Abstract

It is well known that frontal video of the speaker’s mouth region contains significant speech information that, when combined with the acoustic signal, can improve accuracy and noise robustness of automatic speech recognition (ASR) systems. However, extraction of such visual speech information from full-face videos is computationally expensive, as it requires tracking faces and facial features. In addition, robust face detection remains challenging in practical human–computer interaction (HCI), where the subject’s posture and environment (lighting, background) are hard to control, and thus successfully compensate for.
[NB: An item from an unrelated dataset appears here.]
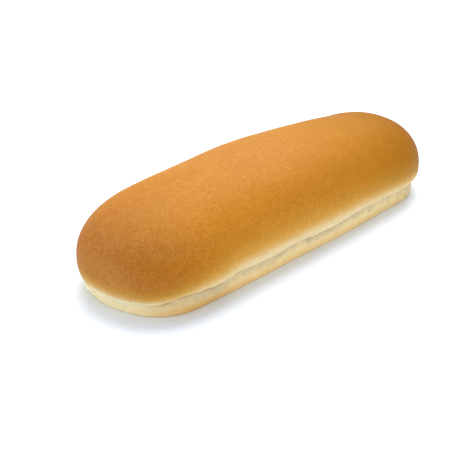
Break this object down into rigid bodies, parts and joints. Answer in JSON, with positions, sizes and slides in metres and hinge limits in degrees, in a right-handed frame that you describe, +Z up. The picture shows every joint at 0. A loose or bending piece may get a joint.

In this paper, in order to bypass these hindrances to practical bimodal ASR, we consider the use of a specially designed, wearable audio-visual headset, a feasible solution in certain HCI scenarios. Such a headset can consistently focus on the speaker’s mouth region, thus eliminating altogether the need for face tracking. In addition, it employs infrared illumination to provide robustness against severe lighting variations. We study the appropriateness of this novel device for audio-visual ASR by conducting both small- and large-vocabulary recognition experiments on data recorded using it under various lighting conditions. We benchmark the resulting ASR performance against bimodal data containing frontal, full-face videos collected at an ideal, studio-like environment, under uniform lighting. The experiments demonstrate that the infrared headset video contains comparable speech information to the studio, full-face video data, thus being a viable sensory device for audio-visual ASR.